The Vice-Chancellor also made it clear that these current figures “do not include any provision at this stage for the consequences of Brexit, possible increases to USS pension contributions, or the possible impacts of the Augar review on undergraduate fee income”, which may raise concerns that there may be further devastating income reductions or expenditure increases to come as the tumultuous political sphere begins to settle in the wake of the events of the last six months and the near future.

In order to mitigate these worrying projections, the University has already put into place a calculated approach of cost-saving measures during the UK’s lockdown period, which include:

  • A reduction in some university operations including temporary building closures and reduced maintenance
  • A pause on non-contracted or non-critical capital expenditure programmes for development of our estate
  • A freeze on non-business critical recruitment
  • A programme of non-essential spending reductions
  • Savings from the halting of all domestic and international travel

It is currently anticipated that by the end of the next financial year, these moves will generate savings of £48.3m for the University, however this leaves a remaining shortfall of £54.3m, financial implications that could have significant consequences for the new college developments on Heslington East Campus, about which the University has been contacted.
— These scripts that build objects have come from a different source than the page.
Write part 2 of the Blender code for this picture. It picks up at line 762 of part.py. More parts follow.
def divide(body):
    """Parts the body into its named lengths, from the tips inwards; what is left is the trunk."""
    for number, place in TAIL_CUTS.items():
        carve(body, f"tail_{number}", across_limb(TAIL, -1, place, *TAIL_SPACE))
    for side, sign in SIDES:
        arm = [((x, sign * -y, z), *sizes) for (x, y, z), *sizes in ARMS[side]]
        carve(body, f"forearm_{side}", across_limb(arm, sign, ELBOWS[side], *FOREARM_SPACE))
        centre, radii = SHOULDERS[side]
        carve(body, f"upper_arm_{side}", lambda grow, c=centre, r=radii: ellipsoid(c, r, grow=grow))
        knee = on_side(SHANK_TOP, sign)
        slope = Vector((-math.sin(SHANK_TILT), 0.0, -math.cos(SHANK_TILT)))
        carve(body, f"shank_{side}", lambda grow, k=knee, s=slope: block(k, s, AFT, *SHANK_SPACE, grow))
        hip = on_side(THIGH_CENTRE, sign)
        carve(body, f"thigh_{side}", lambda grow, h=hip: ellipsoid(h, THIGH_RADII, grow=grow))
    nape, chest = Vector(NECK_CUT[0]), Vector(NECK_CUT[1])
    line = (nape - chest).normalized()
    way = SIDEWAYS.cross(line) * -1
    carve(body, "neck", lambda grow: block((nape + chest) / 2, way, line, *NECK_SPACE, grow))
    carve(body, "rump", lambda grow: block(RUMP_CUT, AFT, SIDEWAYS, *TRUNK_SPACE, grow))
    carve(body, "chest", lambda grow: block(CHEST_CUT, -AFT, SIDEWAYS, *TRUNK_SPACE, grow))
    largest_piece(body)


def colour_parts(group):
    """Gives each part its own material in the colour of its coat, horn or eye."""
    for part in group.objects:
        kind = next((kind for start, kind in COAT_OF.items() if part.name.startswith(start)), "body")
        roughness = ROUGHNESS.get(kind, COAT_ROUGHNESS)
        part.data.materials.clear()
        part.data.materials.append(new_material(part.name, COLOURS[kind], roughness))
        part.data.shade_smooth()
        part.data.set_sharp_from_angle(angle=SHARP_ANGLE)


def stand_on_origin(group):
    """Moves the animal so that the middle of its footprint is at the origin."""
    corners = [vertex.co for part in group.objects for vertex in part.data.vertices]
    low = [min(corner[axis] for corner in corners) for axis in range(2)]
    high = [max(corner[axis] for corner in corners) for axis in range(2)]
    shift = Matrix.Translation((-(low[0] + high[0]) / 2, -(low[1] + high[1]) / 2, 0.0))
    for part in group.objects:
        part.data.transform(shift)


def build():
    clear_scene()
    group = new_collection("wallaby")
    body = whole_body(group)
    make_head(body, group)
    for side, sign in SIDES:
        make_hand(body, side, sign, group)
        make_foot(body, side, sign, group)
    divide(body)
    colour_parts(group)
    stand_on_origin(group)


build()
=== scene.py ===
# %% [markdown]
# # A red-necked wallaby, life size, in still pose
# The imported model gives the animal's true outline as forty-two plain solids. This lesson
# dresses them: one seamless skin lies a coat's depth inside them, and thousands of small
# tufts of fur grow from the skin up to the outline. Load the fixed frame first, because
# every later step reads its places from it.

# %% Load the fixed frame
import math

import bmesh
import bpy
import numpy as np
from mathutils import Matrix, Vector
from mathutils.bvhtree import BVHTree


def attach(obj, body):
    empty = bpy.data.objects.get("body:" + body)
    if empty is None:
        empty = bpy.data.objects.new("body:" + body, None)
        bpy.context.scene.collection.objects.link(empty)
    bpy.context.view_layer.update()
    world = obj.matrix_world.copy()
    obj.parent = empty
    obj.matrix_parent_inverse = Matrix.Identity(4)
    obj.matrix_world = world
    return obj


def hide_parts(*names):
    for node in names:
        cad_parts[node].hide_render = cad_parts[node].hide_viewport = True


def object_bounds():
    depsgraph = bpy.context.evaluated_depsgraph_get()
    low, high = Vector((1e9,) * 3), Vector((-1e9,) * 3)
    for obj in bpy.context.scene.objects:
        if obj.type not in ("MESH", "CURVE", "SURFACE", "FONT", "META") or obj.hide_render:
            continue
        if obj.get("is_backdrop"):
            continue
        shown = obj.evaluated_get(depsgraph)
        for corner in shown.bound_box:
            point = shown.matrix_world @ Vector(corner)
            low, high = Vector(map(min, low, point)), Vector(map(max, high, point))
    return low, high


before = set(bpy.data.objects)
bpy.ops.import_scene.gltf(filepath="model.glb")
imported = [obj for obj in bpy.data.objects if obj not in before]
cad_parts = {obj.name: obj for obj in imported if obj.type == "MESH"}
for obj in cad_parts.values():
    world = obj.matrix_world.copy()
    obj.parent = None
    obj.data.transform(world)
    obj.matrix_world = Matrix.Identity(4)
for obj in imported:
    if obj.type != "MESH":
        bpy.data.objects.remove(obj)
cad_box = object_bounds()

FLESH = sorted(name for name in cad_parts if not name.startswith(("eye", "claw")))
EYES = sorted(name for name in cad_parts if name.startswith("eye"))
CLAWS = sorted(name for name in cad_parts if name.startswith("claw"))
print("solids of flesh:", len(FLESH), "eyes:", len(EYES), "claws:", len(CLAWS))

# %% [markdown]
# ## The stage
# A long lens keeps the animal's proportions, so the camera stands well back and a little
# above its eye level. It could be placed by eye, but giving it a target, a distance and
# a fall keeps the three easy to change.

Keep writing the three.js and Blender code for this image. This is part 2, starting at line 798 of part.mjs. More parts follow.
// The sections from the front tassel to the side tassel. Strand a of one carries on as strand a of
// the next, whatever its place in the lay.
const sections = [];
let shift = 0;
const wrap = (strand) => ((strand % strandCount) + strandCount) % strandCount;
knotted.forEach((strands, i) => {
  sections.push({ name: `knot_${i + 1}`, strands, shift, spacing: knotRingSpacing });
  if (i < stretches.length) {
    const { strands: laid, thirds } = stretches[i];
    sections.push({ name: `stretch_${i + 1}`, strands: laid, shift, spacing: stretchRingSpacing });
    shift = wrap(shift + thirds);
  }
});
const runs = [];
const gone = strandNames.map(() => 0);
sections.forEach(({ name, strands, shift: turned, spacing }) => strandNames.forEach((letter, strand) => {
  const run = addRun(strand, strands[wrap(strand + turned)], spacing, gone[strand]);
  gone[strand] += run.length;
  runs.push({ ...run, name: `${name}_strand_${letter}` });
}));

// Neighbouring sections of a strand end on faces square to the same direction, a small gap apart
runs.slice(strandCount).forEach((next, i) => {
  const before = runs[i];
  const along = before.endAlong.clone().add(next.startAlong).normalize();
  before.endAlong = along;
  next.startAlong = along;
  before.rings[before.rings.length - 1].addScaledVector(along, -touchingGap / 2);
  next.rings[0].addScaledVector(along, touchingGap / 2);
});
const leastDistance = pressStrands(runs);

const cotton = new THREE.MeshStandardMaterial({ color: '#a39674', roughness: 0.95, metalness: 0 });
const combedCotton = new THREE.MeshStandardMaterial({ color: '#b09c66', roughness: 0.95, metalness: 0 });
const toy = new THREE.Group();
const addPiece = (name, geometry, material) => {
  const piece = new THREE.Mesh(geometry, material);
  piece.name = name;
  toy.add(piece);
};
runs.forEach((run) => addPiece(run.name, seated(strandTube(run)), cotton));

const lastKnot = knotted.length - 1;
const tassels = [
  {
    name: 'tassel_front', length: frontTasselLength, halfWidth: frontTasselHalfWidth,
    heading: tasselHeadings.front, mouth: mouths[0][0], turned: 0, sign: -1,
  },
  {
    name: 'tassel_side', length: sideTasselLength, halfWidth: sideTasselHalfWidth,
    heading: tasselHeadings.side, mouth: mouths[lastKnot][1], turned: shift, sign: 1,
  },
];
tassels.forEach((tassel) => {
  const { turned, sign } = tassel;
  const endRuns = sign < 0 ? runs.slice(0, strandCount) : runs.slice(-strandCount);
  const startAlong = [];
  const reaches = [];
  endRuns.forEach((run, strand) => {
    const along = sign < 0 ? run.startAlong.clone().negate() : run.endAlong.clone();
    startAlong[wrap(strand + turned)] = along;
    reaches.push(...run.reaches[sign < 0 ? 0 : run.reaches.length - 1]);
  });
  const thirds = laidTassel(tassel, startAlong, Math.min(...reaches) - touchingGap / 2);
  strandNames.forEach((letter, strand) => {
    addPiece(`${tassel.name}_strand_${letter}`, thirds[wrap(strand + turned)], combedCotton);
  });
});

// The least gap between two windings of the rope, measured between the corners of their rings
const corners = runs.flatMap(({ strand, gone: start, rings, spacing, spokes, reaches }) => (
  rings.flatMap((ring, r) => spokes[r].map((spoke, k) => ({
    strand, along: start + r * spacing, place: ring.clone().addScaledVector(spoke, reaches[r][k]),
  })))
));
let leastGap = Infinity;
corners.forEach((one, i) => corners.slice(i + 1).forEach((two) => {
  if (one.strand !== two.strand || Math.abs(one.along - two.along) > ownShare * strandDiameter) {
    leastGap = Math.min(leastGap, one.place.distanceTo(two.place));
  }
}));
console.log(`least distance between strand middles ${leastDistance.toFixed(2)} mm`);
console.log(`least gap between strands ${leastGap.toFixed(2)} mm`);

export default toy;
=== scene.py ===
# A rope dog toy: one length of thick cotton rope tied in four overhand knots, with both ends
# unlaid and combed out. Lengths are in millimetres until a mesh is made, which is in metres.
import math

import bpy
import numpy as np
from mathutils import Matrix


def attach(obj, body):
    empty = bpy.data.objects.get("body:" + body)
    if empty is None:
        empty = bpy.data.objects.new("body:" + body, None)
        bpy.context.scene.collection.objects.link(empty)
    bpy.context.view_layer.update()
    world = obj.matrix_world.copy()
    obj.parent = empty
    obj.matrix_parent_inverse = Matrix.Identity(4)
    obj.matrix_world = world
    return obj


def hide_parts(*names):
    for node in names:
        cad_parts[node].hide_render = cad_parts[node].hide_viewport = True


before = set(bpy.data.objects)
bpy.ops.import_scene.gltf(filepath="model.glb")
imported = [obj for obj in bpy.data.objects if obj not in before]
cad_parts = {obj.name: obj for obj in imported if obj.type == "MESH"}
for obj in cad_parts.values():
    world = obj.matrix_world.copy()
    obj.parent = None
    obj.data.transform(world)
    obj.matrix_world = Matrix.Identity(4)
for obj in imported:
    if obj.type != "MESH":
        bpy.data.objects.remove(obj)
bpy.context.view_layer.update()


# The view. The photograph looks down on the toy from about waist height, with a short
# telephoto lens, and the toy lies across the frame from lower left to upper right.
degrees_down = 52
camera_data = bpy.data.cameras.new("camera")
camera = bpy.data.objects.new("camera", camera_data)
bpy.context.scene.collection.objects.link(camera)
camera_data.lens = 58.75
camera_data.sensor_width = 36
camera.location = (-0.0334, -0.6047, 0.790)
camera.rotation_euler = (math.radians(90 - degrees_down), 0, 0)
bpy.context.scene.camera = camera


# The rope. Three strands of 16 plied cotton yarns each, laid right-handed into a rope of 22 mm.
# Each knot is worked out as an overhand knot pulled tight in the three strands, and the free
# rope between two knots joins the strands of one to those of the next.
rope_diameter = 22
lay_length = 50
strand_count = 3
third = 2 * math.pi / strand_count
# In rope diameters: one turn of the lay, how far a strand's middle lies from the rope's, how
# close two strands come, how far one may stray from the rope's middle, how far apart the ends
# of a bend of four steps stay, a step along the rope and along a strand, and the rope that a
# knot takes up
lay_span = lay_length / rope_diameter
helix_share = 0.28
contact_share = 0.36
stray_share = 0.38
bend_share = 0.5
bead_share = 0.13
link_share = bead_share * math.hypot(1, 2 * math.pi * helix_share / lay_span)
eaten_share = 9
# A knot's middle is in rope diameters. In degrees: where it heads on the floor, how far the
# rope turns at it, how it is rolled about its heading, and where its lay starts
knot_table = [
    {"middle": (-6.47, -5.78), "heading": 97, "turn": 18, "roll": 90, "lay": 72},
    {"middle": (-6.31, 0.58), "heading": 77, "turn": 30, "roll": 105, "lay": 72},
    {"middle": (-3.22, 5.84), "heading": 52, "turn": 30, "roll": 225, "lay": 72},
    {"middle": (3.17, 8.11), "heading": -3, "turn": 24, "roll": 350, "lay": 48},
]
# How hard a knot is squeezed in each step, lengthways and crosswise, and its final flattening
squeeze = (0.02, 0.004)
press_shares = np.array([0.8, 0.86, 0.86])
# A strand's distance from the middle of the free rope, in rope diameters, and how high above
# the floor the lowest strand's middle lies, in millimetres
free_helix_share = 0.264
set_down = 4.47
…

Vice-Chancellor Jeffrey states that “we must now urgently focus on protecting the immediate and long term future of the University by developing strategies to maximise income and control costs”, plans which include the development of new strategies surrounding the delivery of teaching in the 2020/21 academic year. The University is said to be “engaging creatively with applicants and offer-holders to underline that we will offer a high quality and supportive experience through what is likely to be a mix of on campus and online education” in order to provide both current and incoming students with security and protect fees income as best as possible.

This is the start of a long and difficult process however, with further cutbacks and greater uncertainty for members of the University community strongly alluded to. Jeffrey writes that “we cannot, at this stage, rule out difficult decisions on staffing costs. We will, though, as I have stressed, do what we can to protect jobs wherever possible, with the wellbeing of our staff and students at the forefront of our thinking.”
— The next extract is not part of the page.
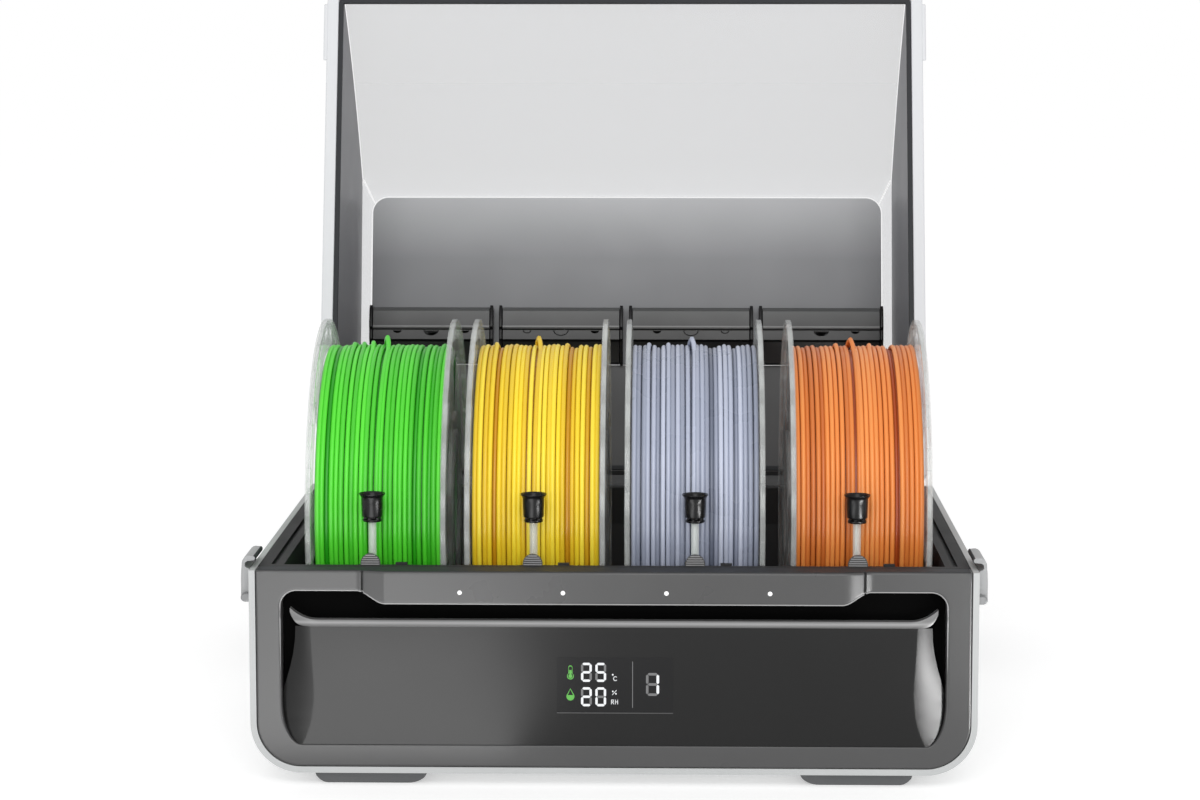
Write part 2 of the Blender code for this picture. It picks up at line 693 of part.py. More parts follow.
def lid_cover():
    rows = cover_rows()
    columns = (-COVER_HALF, -PANEL_HALF, -PANEL_HALF / 2, 0, PANEL_HALF / 2, PANEL_HALF, COVER_HALF)
    mesh = bpy.data.meshes.new("lid_cover")
    form = bmesh.new()
    bmesh.ops.create_grid(form, x_segments=len(columns) - 1, y_segments=len(rows) - 1, size=1.0)
    for vert in form.verts:
        column = round((vert.co.x + 1) / 2 * (len(columns) - 1))
        reach, edge, middle = rows[round((vert.co.y + 1) / 2 * (len(rows) - 1))]
        height = edge if column in (0, len(columns) - 1) else middle
        vert.co = Vector((columns[column], -reach, height))
    bmesh.ops.recalc_face_normals(form, faces=form.faces)
    form.to_mesh(mesh)
    form.free()
    cover = bpy.data.objects.new("lid_cover", mesh)
    mesh.materials.append(CLEAR_LID)
    wall = cover.modifiers.new("wall", "SOLIDIFY")
    wall.thickness = COVER_WALL
    wall.offset = 1 if mesh.polygons[-1].normal.z > 0 else -1
    place(cover, LID)


def sloped_plate(name, outline, look):
    """A thin plate just under the middle of the cover, from an outline of (x, reach)."""
    slope = math.atan(TOP_SLOPE)
    plate = prism(name, [[(x, -reach / math.cos(slope)) for x, reach in outline]], "XY", 0,
                  PLATE_THICK, look)
    lift = Matrix.Translation((0, 0, lid_top_height(0) - 0.0024))
    plate.matrix_basis = lift @ Matrix.Rotation(slope, 4, "X") @ plate.matrix_basis
    return plate


def lid_panel():
    radius = 0.009
    right = [(PLATE_HALF, BOX_REACH + 0.0002)]
    right += arc(PLATE_HALF - radius, PANEL_REACH - radius, radius, radius, 0, 90, 6)
    place(sloped_plate("lid_panel", right + mirrored(right), SMOKED_PANEL), LID)


def lid_rear_liner():
    near, far = 0.0075, BOX_REACH - 0.0002
    outline = [(PLATE_HALF, near), (PLATE_HALF, far), (-PLATE_HALF, far), (-PLATE_HALF, near)]
    place(sloped_plate("lid_rear_liner", outline, TUB_GREY), LID)


def lid_side_liners():
    outline = lid_side_outline(-0.0005, 0.0026, 0.0070)
    for name, side in (("left", -1), ("right", 1)):
        low, high = sorted((side * LINER_INNER, side * (LID_FRAME_INNER - GAP)))
        place(prism(f"lid_liner_{name}", [outline], "YZ", low, high, LINER_GREY), LID)


def lid_gasket():
    outer, inner = LID_FRAME_INNER - GAP, LINER_INNER
    width = outer - inner
    near, far = -0.0069, -0.2985
    ring = [(outer, near), (-outer, near), (-outer, far), (outer, far)]
    hole = [(inner, near - width), (-inner, near - width), (-inner, far + width),
            (inner, far + width)]
    place(prism("lid_gasket", [ring, hole], "XY", -0.0010, 0.0022, RUBBER_BLACK), LID)


def desiccant_section(grow):
    """Section of a desiccant box in (-reach, height), made larger by grow below its mounting face."""
    top_far, top_near = lid_top_height(BOX_FAR) - 0.0028, lid_top_height(BOX_REACH) - 0.0028
    points = [(BOX_FAR + grow, top_far), (BOX_FAR + grow, 0.1412 - grow), (0.1302, 0.1390 - grow),
              (0.1192, 0.1385 - grow), (0.1177, 0.1400 - grow), (0.1114, 0.1404 - grow),
              (0.1100, 0.1420 - grow), (BOX_REACH - grow * 0.7, 0.1460 - grow),
              (BOX_REACH - grow * 0.7, top_near)]
    return [(-reach, height) for reach, height in points]


def desiccant_boxes():
    for i in range(SLOTS):
        x = (i - (SLOTS - 1) / 2) * BOX_PITCH
        body = prism(f"desiccant_box_{i + 1}", [desiccant_section(0)], "YZ", x - BOX_HALF,
                     x + BOX_HALF, DESICCANT_BLACK)
        for side in (-1, 1):
            low, high = sorted((x + side * (BOX_HALF - 0.0005), x + side * (BOX_HALF + 0.001)))
            add(body, prism(f"box_end_{i + 1}_{side}", [desiccant_section(0.0012)], "YZ", low, high),
                LID)
        place(body, LID)


# ---- spools -------------------------------------------------------------------------------------
def spools():
    flange_in = SPOOL_HALF - FLANGE
    spool_profile = ((SPOOL_BORE, SPOOL_HALF), (SPOOL_RADIUS, SPOOL_HALF), (SPOOL_RADIUS, flange_in),
                     (BARREL_RADIUS, flange_in), (BARREL_RADIUS, -flange_in),
                     (SPOOL_RADIUS, -flange_in), (SPOOL_RADIUS, -SPOOL_HALF),
                     (SPOOL_BORE, -SPOOL_HALF))
    inside, width = BARREL_RADIUS + GAP, flange_in - GAP
    winding_profile = ((inside, width), (WINDING_RADIUS, width), (WINDING_RADIUS, -width),
                       (inside, -width))
    for i, (x, look) in enumerate(zip(SPOOL_X, FILAMENTS)):
        centre = (x, SPOOL_AXIS_Y, SPOOL_AXIS_Z)
        place(turned(f"spool_{i + 1}", spool_profile, centre, "X", CLEAR_SPOOL, 40))
        place(turned(f"winding_{i + 1}", winding_profile, centre, "X", look, 40))


# ---- build --------------------------------------------------------------------------------------
clear_scene()
PARTS = new_collection(COLLECTION)
CUTTERS = new_collection("cutters")

SHELL_GREY = material("shell_grey", (0.66, 0.67, 0.68), 0.35)
BEZEL_GREY = material("bezel_grey", (0.16, 0.16, 0.16), 0.4)
PANEL_BLACK = material("panel_black", (0.05, 0.05, 0.05), 0.2)
DISPLAY_BLACK = material("display_black", (0.01, 0.01, 0.012), 0.1)
BOARD_GREEN = material("board_green", (0.02, 0.16, 0.06), 0.5)
LAMP_WHITE = material("lamp_white", (0.9, 0.9, 0.9), 0.4)
FEEDER_BLACK = material("feeder_black", (0.02, 0.02, 0.022), 0.4)
TUB_GREY = material("tub_grey", (0.07, 0.07, 0.07), 0.5)
FITTING_WHITE = material("fitting_white", (0.75, 0.75, 0.75), 0.4)
FOOT_GREY = material("foot_grey", (0.14, 0.145, 0.15), 0.6)
CLEAR_TUBE = material("clear_tube", (0.85, 0.88, 0.86), 0.15, alpha=0.5)
RUBBER_BLACK = material("rubber_black", (0.025, 0.025, 0.027), 0.7)
STEEL = material("steel", (0.6, 0.6, 0.62), 0.25, metallic=1.0)
LID_WHITE = material("lid_white", (0.84, 0.85, 0.87), 0.35)
CLEAR_LID = material("clear_lid", (0.72, 0.73, 0.76), 0.12, alpha=0.5)
SMOKED_PANEL = material("smoked_panel", (0.32, 0.32, 0.34), 0.2, alpha=0.7)
LINER_GREY = material("liner_grey", (0.22, 0.22, 0.235), 0.45)
DESICCANT_BLACK = material("desiccant_black", (0.04, 0.04, 0.042), 0.3)
CLEAR_SPOOL = material("clear_spool", (0.75, 0.78, 0.78), 0.1, alpha=0.4)
FILAMENTS = (material("filament_green", (0.12, 0.80, 0.06), 0.4),
             material("filament_yellow", (0.92, 0.65, 0.03), 0.4),
             material("filament_silver", (0.50, 0.54, 0.68), 0.3),
             material("filament_orange", (0.86, 0.22, 0.04), 0.4))

FRAME = empty("box_frame", (0, FRONT_Y, 0))
LID = empty("lid_hinge", (0, HINGE_Y, HINGE_Z), (-LID_OPEN, 0, 0), FRAME)

outer_shell()
inner_tub()
front_bezel()
front_panel()
display_window()
light_bar()
control_board()
feeder_unit()
rear_cover()
outlet_fitting()
signal_socket()
feet()
guides()
release_tabs()
rollers()
latches()
hinge_pins()
lid_frame()
lid_cover()
lid_panel()
lid_rear_liner()
lid_side_liners()
lid_gasket()
desiccant_boxes()
spools()

for piece in PARTS.objects:
    if piece.type == "MESH":
        smooth(piece)
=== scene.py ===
"""Four-spool filament dryer box with its lid open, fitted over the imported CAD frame.

Metres, +Z up. Box pieces are drawn with Y counted from the box's front face. Lid pieces are drawn
closed, as (x, -reach, height) from the hinge axis, and turned open.
"""

import math
import random

import bmesh
import bpy
import numpy as np
from mathutils import Matrix, Vector


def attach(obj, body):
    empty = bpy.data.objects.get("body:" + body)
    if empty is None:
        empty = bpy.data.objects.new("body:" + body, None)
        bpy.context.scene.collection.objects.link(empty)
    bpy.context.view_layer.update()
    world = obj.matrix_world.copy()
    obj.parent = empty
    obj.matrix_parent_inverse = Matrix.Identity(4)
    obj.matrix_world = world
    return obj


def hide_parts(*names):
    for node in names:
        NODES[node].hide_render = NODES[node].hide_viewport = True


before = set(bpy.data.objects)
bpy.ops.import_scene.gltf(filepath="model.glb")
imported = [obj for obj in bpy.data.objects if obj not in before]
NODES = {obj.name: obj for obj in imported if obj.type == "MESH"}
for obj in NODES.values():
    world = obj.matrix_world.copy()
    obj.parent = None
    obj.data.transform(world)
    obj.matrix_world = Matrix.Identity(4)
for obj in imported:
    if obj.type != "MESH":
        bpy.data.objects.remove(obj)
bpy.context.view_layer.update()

# ---- dimensions, mostly shared with the CAD -----------------------------------------------------
FRONT_Y = -0.2487
HALF_WIDTH = 0.1854
SHELL_WALL = 0.0032
SHELL_CORNER = 0.026
SHELL_BOTTOM = 0.0066
RIM_FACE = 0.1115
BODY_BACK = 0.2955
GAP = 0.0003
OPENING_SIDE = 0.1692
OPENING_LOW = 0.0213
OPENING_WING = 0.1009
OPENING_MIDDLE = 0.0947
STEP_IN, STEP_OUT = 0.1160, 0.1304
BEZEL_PROUD = 0.003
PANEL_LOW, PANEL_TOP = 0.02145, 0.0862
SLOTS = 4
SIDES = (("left", -1), ("right", 1))
BAY_PITCH = 0.0833
SPOOL_Y = SPOOL_Z = 0.127
SPOOL_RADIUS = 0.100
SPOOL_HALF = 0.0363
RIM_THICK = 0.0028
CORE_RADIUS, WOUND_RADIUS = 0.0836, 0.0849
WEB_OUTER, WEB_INNER = 0.0976, 0.0399
SPOOL_X = (-0.1233, -0.0411, 0.0415, 0.1273)
GUIDE_Y = 0.031
TAB_Y, TAB_PIVOT_Z = 0.019, 0.1055
LATCH_X, LATCH_Z = 0.188, 0.0965
OUTLET_X, SOCKET_X, PORT_Z = 0.060, -0.060, 0.060
HINGE_Y, HINGE_Z = 0.2995, 0.113
KNUCKLE_X, KNUCKLE_BORE, KNUCKLE_RADIUS = 0.120, 0.0018, 0.0032
LID_OPEN = math.radians(106.2)
LID_HALF = 0.1826
LID_INNER = 0.1755
LINER_INNER = 0.1727
COVER_HALF = 0.1724
PANEL_HALF = 0.1670
COVER_WALL = 0.0026
CREASE_REACH, PANEL_REACH, LID_REACH = 0.217, 0.2067, 0.2998
BOX_REACH, BOX_FAR, BOX_PITCH = 0.097, 0.1327, 0.0843

BOX = Matrix.Translation((0, FRONT_Y, 0))
LID = Matrix.Translation((0, FRONT_Y + HINGE_Y, HINGE_Z)) @ Matrix.Rotation(-LID_OPEN, 4, "X")


# ---- materials ----------------------------------------------------------------------------------
def new_material(name):
    made = bpy.data.materials.new(name)
    made.use_nodes = True
    tree = made.node_tree
    return made, tree, tree.nodes["Principled BSDF"]


def shader_node(tree, kind, **values):
    """Adds a shader node and sets the inputs named, with _ for a space in an input's name."""
    made = tree.nodes.new("ShaderNode" + kind)
    for name, value in values.items():
        made.inputs[name.replace("_", " ")].default_value = value
    return made


def noise(tree, scale, detail=3.0, stretch=(1, 1, 1)):
    coords = shader_node(tree, "TexCoord")
    mapping = shader_node(tree, "Mapping", Scale=stretch)
    made = shader_node(tree, "TexNoise", Scale=scale, Detail=detail)
    tree.links.new(coords.outputs["Object"], mapping.inputs["Vector"])
    tree.links.new(mapping.outputs["Vector"], made.inputs["Vector"])
    return made.outputs["Fac"]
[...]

The Vice-Chancellor reassured recipients that the University remains in a healthy financial position in relation to many other UK universities facing the same crisis, saying that “I and the University Executive Board believe we must be open and transparent . . . about the situation we find ourselves in so we can all work together to address these challenges with the mutual trust and respect that is a hallmark of this University.”

There was however a clear tone of resilience within the upper levels of management, with a parting message of reassurance to recipients about the tough times which lay ahead. “We are an excellent university," writes Jeffrey, "I have every confidence in our ability to tackle these and any future challenges ahead of us. The collective commitment we have shown in the last weeks in responding to the lockdown has been extraordinary. We now need to focus that collective commitment on the challenges of the next years. Each one of us will have a part to play.”

Nouse contacted the University for comment on whether there were additional contingency plans in place to protect the future of the University should the 'pessimistic outcome' of 28% income shortfall be exceeded, to which it responded:

“We have taken immediate action where we can to help mitigate the financial impact of the COVID-19 pandemic.

“We are keeping the measures we have put in place under constant review and we will adjust our financial forecasting in response to new information on student recruitment or new Government policies.

“Our key priorities are the wellbeing of our students and staff and to protect jobs wherever possible.”

This will remain a fast-evolving situation for the foreseeable future and the current measures are to remain under constant review as a result. A long process of damage limitation and financial stabilisation lies ahead.